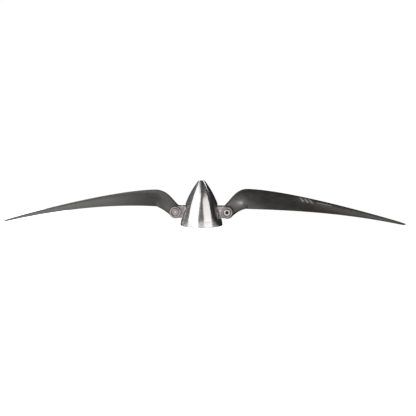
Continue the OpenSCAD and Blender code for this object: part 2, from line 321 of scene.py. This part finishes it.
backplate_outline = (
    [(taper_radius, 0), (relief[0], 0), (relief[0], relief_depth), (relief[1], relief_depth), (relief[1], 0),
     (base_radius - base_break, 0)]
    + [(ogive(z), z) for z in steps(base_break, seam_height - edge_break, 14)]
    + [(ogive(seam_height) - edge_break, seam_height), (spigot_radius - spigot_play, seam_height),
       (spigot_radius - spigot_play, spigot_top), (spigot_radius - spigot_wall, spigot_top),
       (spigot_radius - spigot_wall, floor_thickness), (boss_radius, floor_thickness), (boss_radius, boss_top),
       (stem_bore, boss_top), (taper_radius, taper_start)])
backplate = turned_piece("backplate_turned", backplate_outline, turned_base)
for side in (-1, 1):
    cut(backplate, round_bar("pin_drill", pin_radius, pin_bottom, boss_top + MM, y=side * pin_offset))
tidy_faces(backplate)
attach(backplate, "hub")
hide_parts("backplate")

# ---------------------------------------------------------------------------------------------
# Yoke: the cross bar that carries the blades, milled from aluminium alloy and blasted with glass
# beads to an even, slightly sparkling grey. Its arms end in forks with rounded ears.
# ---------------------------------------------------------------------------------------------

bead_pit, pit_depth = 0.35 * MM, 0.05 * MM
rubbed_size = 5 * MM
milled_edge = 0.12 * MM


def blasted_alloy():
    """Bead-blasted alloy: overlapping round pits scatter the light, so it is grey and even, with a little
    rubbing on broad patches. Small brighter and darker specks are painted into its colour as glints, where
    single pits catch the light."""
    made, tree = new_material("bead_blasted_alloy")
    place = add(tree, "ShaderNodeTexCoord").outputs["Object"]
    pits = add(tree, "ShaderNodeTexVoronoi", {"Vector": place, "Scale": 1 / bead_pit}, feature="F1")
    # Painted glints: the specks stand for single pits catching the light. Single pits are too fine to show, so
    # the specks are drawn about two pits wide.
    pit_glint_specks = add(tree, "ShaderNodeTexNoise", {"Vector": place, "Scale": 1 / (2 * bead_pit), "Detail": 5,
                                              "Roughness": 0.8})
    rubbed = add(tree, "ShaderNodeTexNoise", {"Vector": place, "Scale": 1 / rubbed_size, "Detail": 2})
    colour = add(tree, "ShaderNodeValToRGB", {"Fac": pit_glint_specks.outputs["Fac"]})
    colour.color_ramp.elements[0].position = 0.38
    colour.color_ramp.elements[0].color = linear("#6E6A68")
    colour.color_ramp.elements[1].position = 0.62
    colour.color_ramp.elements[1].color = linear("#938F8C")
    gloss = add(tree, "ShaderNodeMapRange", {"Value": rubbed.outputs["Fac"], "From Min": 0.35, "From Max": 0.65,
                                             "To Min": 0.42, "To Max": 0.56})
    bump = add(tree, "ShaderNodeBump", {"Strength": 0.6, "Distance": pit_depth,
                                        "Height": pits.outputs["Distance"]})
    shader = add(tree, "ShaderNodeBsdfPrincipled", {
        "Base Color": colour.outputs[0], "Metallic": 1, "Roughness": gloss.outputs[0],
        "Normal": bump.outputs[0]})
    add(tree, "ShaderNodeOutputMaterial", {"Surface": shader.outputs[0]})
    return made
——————
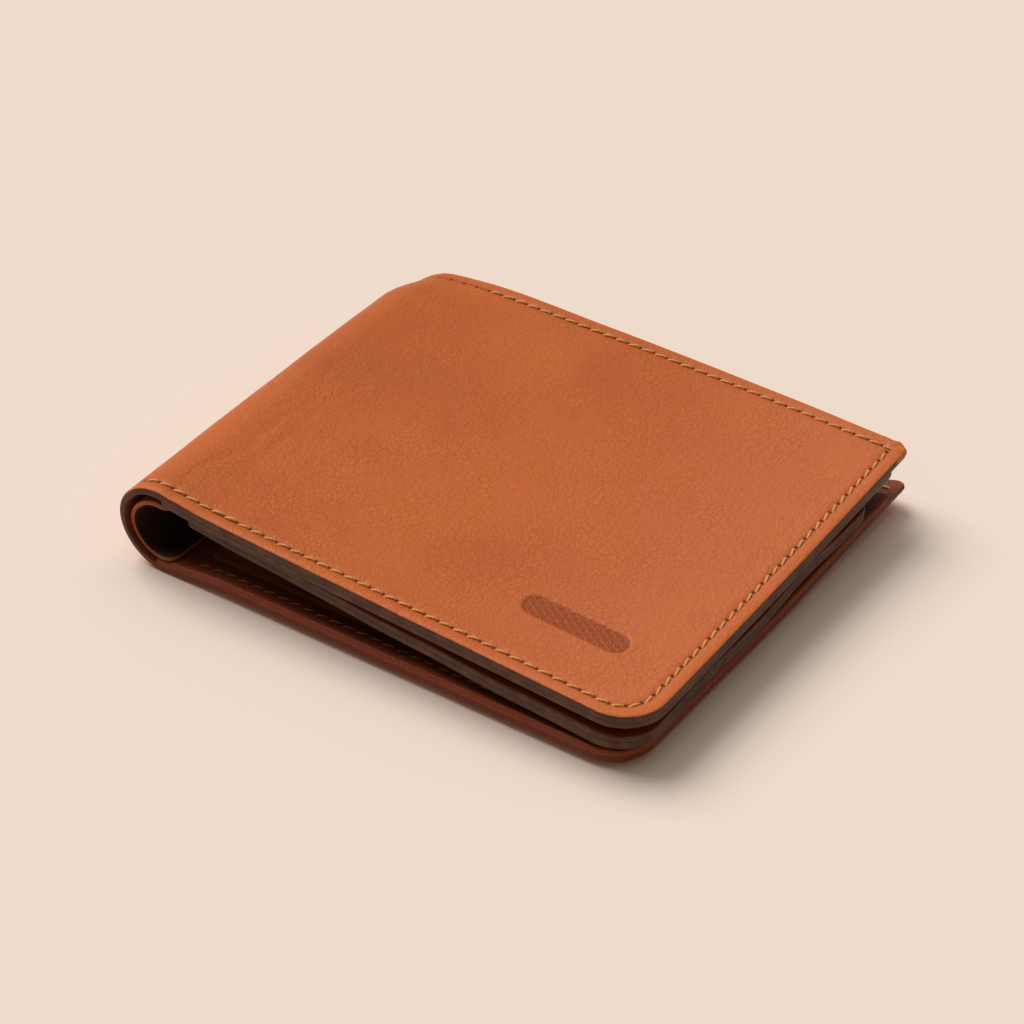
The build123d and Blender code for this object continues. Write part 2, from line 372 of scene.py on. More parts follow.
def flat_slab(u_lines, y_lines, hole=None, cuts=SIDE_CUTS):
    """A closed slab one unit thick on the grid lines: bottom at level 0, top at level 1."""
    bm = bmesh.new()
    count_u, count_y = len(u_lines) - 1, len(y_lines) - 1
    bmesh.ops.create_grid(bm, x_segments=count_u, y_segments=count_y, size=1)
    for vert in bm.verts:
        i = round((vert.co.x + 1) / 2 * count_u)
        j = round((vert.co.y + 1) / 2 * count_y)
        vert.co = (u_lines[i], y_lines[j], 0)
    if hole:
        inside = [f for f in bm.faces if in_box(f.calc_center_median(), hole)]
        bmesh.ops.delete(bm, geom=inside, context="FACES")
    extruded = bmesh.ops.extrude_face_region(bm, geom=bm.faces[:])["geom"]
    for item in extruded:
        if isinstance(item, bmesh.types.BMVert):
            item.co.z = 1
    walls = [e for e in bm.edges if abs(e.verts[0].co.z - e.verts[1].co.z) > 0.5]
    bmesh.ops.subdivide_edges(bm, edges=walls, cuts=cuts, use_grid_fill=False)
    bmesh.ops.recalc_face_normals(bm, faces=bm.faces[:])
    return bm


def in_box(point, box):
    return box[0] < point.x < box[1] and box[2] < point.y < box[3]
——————
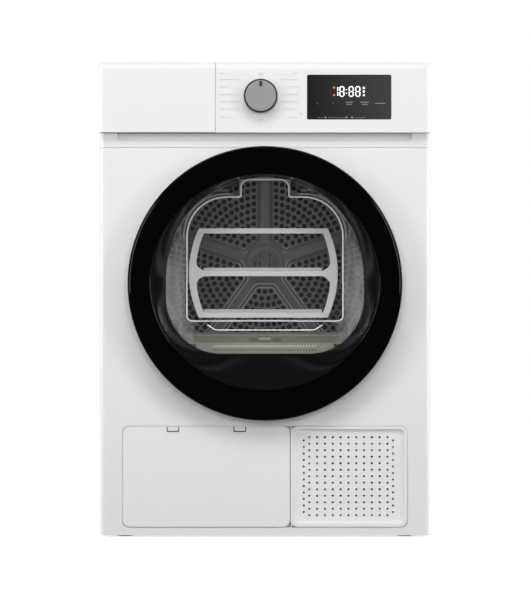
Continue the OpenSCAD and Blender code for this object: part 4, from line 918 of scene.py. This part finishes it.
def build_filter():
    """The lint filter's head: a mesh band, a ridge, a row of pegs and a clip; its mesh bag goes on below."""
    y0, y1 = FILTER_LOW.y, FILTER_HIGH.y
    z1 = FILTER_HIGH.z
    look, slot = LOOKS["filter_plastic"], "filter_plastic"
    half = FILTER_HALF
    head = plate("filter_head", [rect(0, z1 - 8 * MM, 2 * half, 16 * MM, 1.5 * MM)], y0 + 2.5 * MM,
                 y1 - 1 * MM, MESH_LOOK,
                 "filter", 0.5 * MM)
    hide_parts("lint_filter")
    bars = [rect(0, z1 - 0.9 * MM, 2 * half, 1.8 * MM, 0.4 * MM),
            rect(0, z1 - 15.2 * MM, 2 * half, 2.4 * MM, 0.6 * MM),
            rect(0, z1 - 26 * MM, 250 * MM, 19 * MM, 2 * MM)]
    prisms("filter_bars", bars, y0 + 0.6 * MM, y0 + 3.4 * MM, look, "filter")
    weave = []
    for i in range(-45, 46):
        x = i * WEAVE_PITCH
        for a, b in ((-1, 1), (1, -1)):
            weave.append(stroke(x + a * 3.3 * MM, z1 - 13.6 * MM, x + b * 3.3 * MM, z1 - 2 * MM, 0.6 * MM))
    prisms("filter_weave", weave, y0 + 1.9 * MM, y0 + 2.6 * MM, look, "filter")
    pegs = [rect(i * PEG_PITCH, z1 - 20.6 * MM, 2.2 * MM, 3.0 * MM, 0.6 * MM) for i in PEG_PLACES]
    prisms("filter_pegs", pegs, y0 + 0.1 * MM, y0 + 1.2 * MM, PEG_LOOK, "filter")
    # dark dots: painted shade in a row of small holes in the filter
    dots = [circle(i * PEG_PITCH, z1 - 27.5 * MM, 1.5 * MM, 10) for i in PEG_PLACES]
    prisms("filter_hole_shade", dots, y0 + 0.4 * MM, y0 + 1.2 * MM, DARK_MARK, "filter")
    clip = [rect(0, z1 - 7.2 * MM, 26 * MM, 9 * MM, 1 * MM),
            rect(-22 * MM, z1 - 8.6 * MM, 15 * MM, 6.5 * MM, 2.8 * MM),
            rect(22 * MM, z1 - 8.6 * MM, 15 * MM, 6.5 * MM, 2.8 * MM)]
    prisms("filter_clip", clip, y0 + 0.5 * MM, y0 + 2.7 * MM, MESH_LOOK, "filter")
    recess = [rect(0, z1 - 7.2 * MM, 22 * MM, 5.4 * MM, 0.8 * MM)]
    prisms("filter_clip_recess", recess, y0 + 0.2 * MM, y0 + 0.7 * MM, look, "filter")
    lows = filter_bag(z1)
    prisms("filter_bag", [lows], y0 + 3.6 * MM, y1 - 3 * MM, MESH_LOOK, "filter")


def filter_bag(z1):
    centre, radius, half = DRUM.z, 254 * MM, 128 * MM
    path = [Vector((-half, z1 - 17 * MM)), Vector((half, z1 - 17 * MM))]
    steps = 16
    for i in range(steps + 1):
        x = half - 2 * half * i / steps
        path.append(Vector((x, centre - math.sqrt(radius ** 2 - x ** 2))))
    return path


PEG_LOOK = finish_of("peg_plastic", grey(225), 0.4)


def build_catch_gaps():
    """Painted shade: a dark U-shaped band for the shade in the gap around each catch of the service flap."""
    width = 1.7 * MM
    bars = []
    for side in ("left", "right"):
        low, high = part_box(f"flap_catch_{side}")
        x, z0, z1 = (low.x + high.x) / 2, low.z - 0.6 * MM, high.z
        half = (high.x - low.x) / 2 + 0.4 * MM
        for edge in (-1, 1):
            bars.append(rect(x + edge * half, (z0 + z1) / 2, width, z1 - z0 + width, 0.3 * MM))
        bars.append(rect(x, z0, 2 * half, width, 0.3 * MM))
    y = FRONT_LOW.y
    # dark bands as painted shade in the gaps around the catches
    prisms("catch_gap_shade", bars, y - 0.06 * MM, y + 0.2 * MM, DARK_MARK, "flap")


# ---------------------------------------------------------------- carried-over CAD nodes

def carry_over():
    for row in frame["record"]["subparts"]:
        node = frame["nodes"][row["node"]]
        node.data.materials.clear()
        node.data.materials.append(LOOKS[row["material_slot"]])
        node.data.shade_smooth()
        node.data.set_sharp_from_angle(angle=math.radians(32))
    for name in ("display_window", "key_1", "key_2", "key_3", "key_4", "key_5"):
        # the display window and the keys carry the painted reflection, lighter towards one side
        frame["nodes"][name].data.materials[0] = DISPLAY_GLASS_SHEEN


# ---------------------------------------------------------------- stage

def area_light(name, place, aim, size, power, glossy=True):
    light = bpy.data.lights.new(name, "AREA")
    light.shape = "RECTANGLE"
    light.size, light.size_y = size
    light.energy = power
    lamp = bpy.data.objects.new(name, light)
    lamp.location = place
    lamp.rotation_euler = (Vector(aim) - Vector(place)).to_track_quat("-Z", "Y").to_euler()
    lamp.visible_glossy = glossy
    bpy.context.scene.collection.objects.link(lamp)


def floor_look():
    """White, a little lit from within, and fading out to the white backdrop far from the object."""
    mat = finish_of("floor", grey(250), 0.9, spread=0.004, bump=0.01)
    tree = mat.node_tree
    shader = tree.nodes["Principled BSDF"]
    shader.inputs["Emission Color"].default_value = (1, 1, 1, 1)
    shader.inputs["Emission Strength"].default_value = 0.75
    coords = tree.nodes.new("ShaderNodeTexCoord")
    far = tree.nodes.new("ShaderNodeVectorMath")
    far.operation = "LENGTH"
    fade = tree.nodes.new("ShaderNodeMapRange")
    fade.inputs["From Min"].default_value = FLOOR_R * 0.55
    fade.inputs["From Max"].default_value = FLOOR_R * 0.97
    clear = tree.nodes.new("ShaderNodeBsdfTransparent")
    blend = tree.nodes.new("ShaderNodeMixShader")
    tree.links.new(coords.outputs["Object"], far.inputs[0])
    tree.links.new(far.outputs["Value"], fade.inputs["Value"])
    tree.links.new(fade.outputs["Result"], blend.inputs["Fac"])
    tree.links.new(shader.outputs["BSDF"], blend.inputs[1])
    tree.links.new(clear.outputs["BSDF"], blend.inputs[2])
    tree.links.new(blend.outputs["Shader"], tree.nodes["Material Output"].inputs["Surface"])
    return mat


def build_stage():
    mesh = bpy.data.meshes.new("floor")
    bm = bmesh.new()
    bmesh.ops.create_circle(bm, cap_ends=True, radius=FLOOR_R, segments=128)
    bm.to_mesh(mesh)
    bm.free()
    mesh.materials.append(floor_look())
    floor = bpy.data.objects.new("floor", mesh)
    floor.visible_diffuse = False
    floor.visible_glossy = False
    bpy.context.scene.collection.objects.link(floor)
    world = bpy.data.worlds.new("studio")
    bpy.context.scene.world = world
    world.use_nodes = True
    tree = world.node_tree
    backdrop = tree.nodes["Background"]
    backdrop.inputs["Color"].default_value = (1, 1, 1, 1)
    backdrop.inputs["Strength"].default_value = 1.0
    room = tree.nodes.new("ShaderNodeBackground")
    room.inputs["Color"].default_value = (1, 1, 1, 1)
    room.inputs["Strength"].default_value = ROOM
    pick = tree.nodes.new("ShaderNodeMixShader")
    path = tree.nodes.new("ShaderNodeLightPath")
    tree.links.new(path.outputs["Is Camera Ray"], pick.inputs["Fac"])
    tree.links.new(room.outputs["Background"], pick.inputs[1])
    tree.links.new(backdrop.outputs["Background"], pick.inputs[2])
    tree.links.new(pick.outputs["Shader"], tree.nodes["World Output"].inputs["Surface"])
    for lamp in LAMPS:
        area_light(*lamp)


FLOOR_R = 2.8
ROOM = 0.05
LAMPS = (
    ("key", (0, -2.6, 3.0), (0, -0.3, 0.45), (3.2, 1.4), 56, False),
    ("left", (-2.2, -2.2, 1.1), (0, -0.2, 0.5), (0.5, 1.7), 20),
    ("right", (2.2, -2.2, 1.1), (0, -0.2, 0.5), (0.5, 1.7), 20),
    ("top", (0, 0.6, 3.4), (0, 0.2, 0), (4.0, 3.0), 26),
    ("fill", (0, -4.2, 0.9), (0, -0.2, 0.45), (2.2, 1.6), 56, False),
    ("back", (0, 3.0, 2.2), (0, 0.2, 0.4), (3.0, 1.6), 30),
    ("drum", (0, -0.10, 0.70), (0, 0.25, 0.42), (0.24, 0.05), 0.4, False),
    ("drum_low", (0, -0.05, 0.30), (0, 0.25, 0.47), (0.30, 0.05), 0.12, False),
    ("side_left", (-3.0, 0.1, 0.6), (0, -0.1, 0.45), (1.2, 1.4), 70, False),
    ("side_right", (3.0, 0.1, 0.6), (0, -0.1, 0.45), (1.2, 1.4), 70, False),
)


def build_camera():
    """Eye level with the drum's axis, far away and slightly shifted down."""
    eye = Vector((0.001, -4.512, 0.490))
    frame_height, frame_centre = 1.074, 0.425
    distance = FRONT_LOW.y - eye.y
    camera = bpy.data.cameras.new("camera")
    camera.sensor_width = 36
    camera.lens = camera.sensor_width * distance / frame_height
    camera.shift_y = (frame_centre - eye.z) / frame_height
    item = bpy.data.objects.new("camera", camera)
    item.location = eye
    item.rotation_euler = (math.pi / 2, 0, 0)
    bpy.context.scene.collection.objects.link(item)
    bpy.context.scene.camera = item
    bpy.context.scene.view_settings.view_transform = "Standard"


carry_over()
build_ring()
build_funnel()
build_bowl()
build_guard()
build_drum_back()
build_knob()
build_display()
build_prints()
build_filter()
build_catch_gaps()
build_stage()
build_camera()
——————
Scan the listing above and identify each line holding the string "code"; copy every such line.

*The response*
Continue the OpenSCAD and Blender code for this object: part 2, from line 321 of scene.py. This part finishes it.
The build123d and Blender code for this object continues. Write part 2, from line 372 of scene.py on. More parts follow.
Continue the OpenSCAD and Blender code for this object: part 4, from line 918 of scene.py. This part finishes it.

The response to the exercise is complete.